Développements technologiques

Le milieu marin est particulièrement exigeant et agressif : corrosion due au sel, forces des courants et des tempêtes, organismes « encroûtants », etc. Il est donc nécessaire d’investir dans la R&D (Recherche et Développement) afin d’améliorer les technologies existantes et d’évaluer la faisabilité de certains projets sur le moyen-long terme.

Certaines technologies (thermique et osmotique) sont encore trop coûteuses et trop complexes technologiquement pour offrir une alternative viable aux énergies fossiles dans un futur proche. Les technologies marines les plus prometteuses - hydroliennes et houlomotrices - ne sont aujourd’hui pas encore suffisamment avancées pour être installées à grande échelle. Certains projets en phase pré-industrielle ou en cours de démonstration sont plus ou moins prometteurs.

Enjeux économiques et industriels

Le marché des énergies marines se trouve encore à un stade précoce. Il est trop tôt pour définir les technologies et les rendements industriels de référence. De plus, les coûts expérimentaux sont importants.

Egalement, les réseaux électriques ne sont pas toujours adaptés à l’acheminement d’énergie marine, et leur aménagement peut prendre une dizaine d’années.

A ce stade, seul l'éolien offshore a vraiment pu prouver son efficacité économique.

Gestion des contraintes maritimes et côtières

Exploiter des énergies marines dans une zone côtière déjà densément utilisée soulève des conflits d’utilisation et de l'inacceptabilité au niveau social.

Les pêcheurs protestent par exemple contre les installations hydroliennes ou houlomotrices qui peuvent empêcher la pêche au chalut.

Les riverains du littoral se plaignent d'apercevoir les éoliennes offshore au loin.

Cadre légal dans la plupart des pays

La clarification de la réglementation au niveau national est indispensable.
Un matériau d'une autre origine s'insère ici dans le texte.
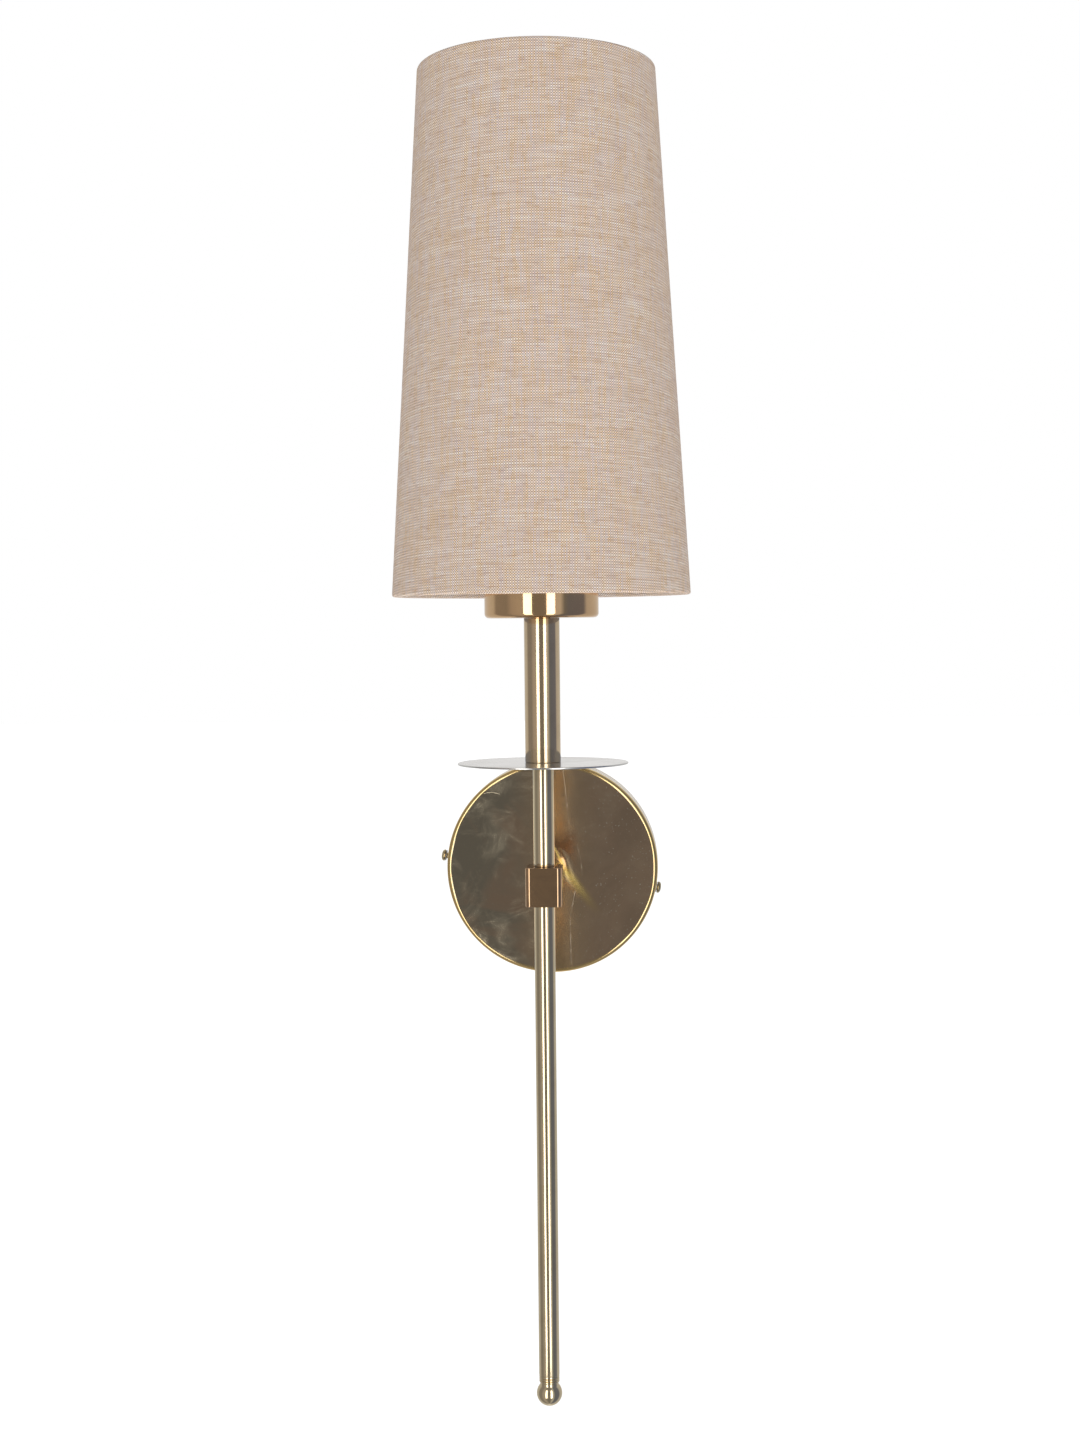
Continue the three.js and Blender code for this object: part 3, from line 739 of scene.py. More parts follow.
def make_metals():
    antique, tube_brass = (0.80, 0.67, 0.45), (0.85, 0.66, 0.43)
    return {
        "plate": plate_brass(),
        "rod": metal("antique_brass_rod", antique, (0.74, 0.61, 0.40), 0.085, 0.035, 60, ALONG_Z),
        "sleeve": metal("antique_brass_tube", tube_brass, (0.78, 0.60, 0.39), 0.08, 0.04, 60, ALONG_Z),
        "arm": metal("antique_brass_arm", tube_brass, (0.76, 0.60, 0.40), 0.12, 0.05, 60, ALONG_Y),
        "block": metal("antique_brass_block", (0.60, 0.39, 0.225), (0.5, 0.33, 0.2), 0.07, 0.05, 90),
        "screw": metal("antique_brass_screw", (0.66, 0.55, 0.34), (0.5, 0.42, 0.26), 0.24, 0.1, 180),
        "cup": metal("bright_brass", (0.88, 0.59, 0.33), (0.82, 0.55, 0.31), 0.06, 0.03, 30, ROUND_Z),
        "contact": metal("contact_brass", (0.86, 0.68, 0.38), (0.7, 0.52, 0.28), 0.2, 0.08, 60),
        "disc": metal("disc_steel", (0.83, 0.82, 0.80), (0.76, 0.75, 0.73), 0.16, 0.06, 34),
        "zinc": metal("zinc_steel", (0.66, 0.68, 0.70), (0.5, 0.52, 0.55), 0.34, 0.16, 120),
        "bulb_metal": metal("bulb_metal", (0.75, 0.75, 0.74), (0.6, 0.6, 0.6), 0.22, 0.1, 90),
    }


# ---------------------------------------------------------------- other materials


def plastic(name, colour, shadow, roughness, grain, **constants):
    """Moulded or glazed material with a faint grain and uneven gloss."""
    g = Graph(name, **constants)
    place = g.place()
    clouds = g.noise(place, 70, 4.0)
    fine = g.noise(place, grain, 2.0)
    base = g.blend(g.spread(clouds, 0.35, 0.7), colour, shadow)
    base = g.blend(g.spread(fine, 0.62, 0.75, 0.0, 0.25), base, shadow)
    rough = g.spread(clouds, 0.3, 0.75, roughness, roughness + 0.12)
    rough = g.plus(rough, g.spread(fine, 0.4, 0.8, 0, 0.05))
    return g.done(base, rough, g.bump(fine, 0.00002, 0.5))


WARP_BEIGE = (0.36, 0.27, 0.21)
WARP_GOLD = (0.37, 0.235, 0.10)
WARP_LILAC = (0.32, 0.27, 0.285)
WEFT_BEIGE = (0.78, 0.62, 0.51)
WEFT_CREAM = (0.88, 0.74, 0.64)
WEFT_BROWN = (0.58, 0.40, 0.30)
SLUB = (0.97, 0.89, 0.81)
PINK = (0.56, 0.375, 0.30)
NUB = (0.24, 0.14, 0.08)
ROW_CONTRAST = 0.17  # every other weft thread is lighter


def linen():
    """A plain weave of uneven threads on the flat cut. The darker warp runs up the shade in beige,
    golden and lilac threads. The lighter weft runs round it, with slubs and a few brown threads."""
    g = Graph("linen", Sheen_Weight=0.04, Sheen_Roughness=0.6, Specular_IOR_Level=0.15)
    cloth = g.cut()
    drift = g.noise(cloth, 90, 2.0)
    u, v, _ = g.split(cloth)
    across = g.times_plus(drift, 0.4, g.math("DIVIDE", u, WEAVE * MM))
    along = g.times_plus(drift, -0.3, g.math("DIVIDE", v, WEAVE * MM))
    over_warp = g.math("SINE", g.times(across, pi))
    over_weft = g.math("SINE", g.times(along, pi))
    crossing = g.times(over_warp, over_weft)
    warp = warp_colour(g, u, v, g.math("FLOOR", across))
    weft = weft_colour(g, u, g.math("FLOOR", along))
    base = g.blend(g.spread(crossing, -0.6, 0.6), warp, weft)
    base = blotches(g, base, cloth, u, v)
    row = g.times_plus(over_weft, ROW_CONTRAST, 1.0)
    base = g.blend(1.0, base, g.join(row, row, row), "MULTIPLY")
    height = g.times_plus(over_weft, 0.3, crossing)
    return g.done(base, g.spread(drift, 0.3, 0.7, 0.86, 0.95), g.bump(height, 0.00004, 0.5))


def streaks(g, x, y, offset=0.0, detail=0.0):
    """Noise that varies by one over x and over y, moved by an offset so that no two are alike."""
    return g.noise(g.join(g.plus(x, offset), y), 1.0, detail)


def warp_colour(g, u, v, thread):
    """Each warp thread keeps its shade for a centimetre or two, and its neighbours share some."""
    own = streaks(g, g.times(thread, 7.31), g.times(v, 80))
    shared = streaks(g, g.times(u, 520), g.times(v, 50), 3.0)
    golden = g.times_plus(own, 0.6, g.times(shared, 0.4))
    lilac = streaks(g, g.times(thread, 3.77), g.times(v, 75), 50.0)
    colour = g.blend(g.spread(golden, 0.43, 0.57), WARP_BEIGE, WARP_GOLD)
    return g.blend(g.spread(lilac, 0.52, 0.62, 0.0, 0.9), colour, WARP_LILAC)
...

Il faut établir des normes claires d’utilisation des espaces maritimes ainsi que de tarification de l’électricité produite par ces installations.

Ces barrières légales constituent aujourd’hui un frein au développement de nouveaux projets.

Impact des installations sur la biodiversité

Les conséquences environnementales sur la faune et la flore sous-marines doivent être étudiées. Il faut également considérer la pollution auditive et visuelle que peuvent éventuellement engendrer certains de ces procédés.

Histoire des principales innovations des énergies des mers et océans

Au XIIe siècle, des moulins à marée dont l’existence est avérée sont construits sur les côtes européennes. Le potentiel énergétique marin est ensuite évoqué par Jules Vernes en 1869 dans Vingt mille lieues sous les mers. Il parle alors de « l’Energie Thermique des Mers » (ETM). Dès la fin du XIXe siècle, des expérimentations d’utilisation des vagues sont effectuées à San Francisco et à Santa Cruz en Californie.

1966 : l’évènement marquant en matière d’énergie marine est l’ouverture de l’usine marémotrice de la Rance, en France, qui est la première usine de ce genre au monde et à ce jour la plus puissante.

fin des années 1990 : avec le regain d’intérêt pour les énergies renouvelables, un grand nombre de projets de recherche sur l’hydrolien et le houlomoteur sont lancés.

fin 2006 : une étude menée pour le compte de l’Agence internationale de l’énergie (AIE) fait état de 81 projets en développement (hors éolien offshore) dans le monde : 53 projets pour la récupération de l’énergie des vagues, 25 pour les courants, deux pour la salinité et un pour l’énergie thermique des mers.

2008 : la première hydrolienne commerciale est implantée en Irlande du Nord (1,2 MW) et la première « ferme » industrielle à vagues, application du projet Pelamis, est ouverte près des côtes portugaises.

2009 : une centrale osmotique pilote est ouverte en Norvège par l’entreprise Statkraft. L’entreprise Canadienne Clean Current présente, elle, ses trois modèles d’hydrolienne Mark 1, 2 et 3 capables de travailler aussi bien en eau profonde que dans les cours d'eau.

2011 : la première installation industrielle française d'une hydrolienne est effectuée au large de Paimpol.